Columna de Daniel Rodríguez: Los aranceles regulados y la discriminación
Partamos por una obviedad que frecuentemente olvidamos. La educación gratuita no existe, alguien tiene que pagarla. En el caso de la educación superior, buena parte de las universidades, centros de formación técnica e institutos profesionales participan del “financiamiento institucional para la gratuidad”, política que les prohíbe cobrar arancel al 60% más vulnerable (el 70% en caso de la educación técnica profesional) de sus estudiantes, a cambio de una transferencia de recursos públicos por cada uno de ellos. El valor unitario de esa transferencia se fija en base a costos reportados por las instituciones, y pagado por el Estado a costa de los contribuyentes. Se denomina “arancel regulado”.
Esta fórmula, aceptada con relativa sumisión por el sistema universitario, es un pacto de dependencia con el Estado cuyos resultados se resintieron fuertemente en el sistema en la forma de déficit financiero, pero hay otros que recién empiezan a verse.
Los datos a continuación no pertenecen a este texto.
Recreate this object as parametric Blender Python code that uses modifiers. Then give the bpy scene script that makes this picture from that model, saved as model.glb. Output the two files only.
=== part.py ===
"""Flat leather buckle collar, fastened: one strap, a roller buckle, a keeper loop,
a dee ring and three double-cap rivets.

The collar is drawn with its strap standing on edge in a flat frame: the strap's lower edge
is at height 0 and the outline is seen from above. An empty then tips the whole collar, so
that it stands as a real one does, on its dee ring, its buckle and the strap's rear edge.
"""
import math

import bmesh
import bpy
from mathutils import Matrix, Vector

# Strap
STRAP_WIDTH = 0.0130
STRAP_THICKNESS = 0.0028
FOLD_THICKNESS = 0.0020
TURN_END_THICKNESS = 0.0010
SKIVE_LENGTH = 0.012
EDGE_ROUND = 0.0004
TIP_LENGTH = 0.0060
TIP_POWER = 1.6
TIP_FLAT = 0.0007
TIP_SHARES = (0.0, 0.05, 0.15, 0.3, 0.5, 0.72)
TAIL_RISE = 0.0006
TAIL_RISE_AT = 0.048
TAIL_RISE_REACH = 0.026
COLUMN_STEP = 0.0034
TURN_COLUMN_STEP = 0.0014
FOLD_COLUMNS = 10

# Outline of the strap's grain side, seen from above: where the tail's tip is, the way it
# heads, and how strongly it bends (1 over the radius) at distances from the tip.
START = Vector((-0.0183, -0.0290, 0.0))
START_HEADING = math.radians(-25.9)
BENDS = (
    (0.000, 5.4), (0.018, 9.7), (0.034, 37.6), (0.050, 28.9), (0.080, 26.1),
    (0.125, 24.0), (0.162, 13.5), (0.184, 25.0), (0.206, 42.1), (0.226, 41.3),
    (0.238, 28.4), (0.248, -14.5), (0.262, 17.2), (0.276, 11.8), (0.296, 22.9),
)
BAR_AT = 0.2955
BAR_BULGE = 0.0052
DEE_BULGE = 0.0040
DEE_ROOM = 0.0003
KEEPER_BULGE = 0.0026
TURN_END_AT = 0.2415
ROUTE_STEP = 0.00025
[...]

Al fijarse el arancel en base a costos, se condenó a las instituciones a no tener excedentes. En otras palabras, lo que cuesta enseñar es exactamente lo que el Estado paga. Pero la educación superior es mucho más que docencia: los estudiantes y la sociedad valoran cada vez más todos los otros bienes que la universidad genera y no tienen que ver estrictamente con las clases. ¿Y la inversión, la investigación, la innovación y el crecimiento? No se financian. La única forma de financiar otras cosas es disminuir costos, obviamente en perjuicio de la calidad.
Adicionalmente, la fórmula elegida para determinar los aranceles es perniciosa. Se basa en valores promedio, que se ajustan según algunos factores. Pero al usar promedios como referencia, es evidente que las instituciones más caras (y presumiblemente de mayor calidad) recibirán menos de lo que cuesta su proyecto, y las más baratas (de menor calidad) recibirán más. El resultado es la mediocridad: las instituciones tienen todos los incentivos para converger lentamente en un promedio teóricamente óptimo, según opine la Subsecretaría. Pero la diversidad del sistema se daña.
Al no poder determinar sus aranceles, las instituciones no pueden controlar sus ingresos. Estos dependerán, básicamente, del número de estudiantes cuyas carreras tengan altos precios fijados, según la Subsecretaría determine. Esto implica que el Estado maneja, a mediano plazo, la oferta de títulos y los proyectos educativos. Alguien podrá argumentar que el mercado, a través de los precios, hace exactamente lo mismo. Pero al menos esos precios son el reflejo de miles de decisiones de individuos, y no de la discrecionalidad de la autoridad.
Y es esta discrecionalidad quizás el elemento más peligroso de esta política. La Subsecretaria de Educación Superior actual ha diseñado una metodología que beneficia sistemáticamente al sector estatal, y golpea fuertemente al sector técnico profesional y a las universidades privadas fuera del Cruch. Como se ha aplicado solo al 5% de la matrícula, esta discriminación no se ha notado mucho, pero ahora se pretende expandir esta fórmula al 40%. De persistir una política de fijación de precios mal diseñada, que afecta la calidad, la diversidad y la autonomía del sistema, sumado a una ampliación discriminatoria, no podemos esperar buenos resultados.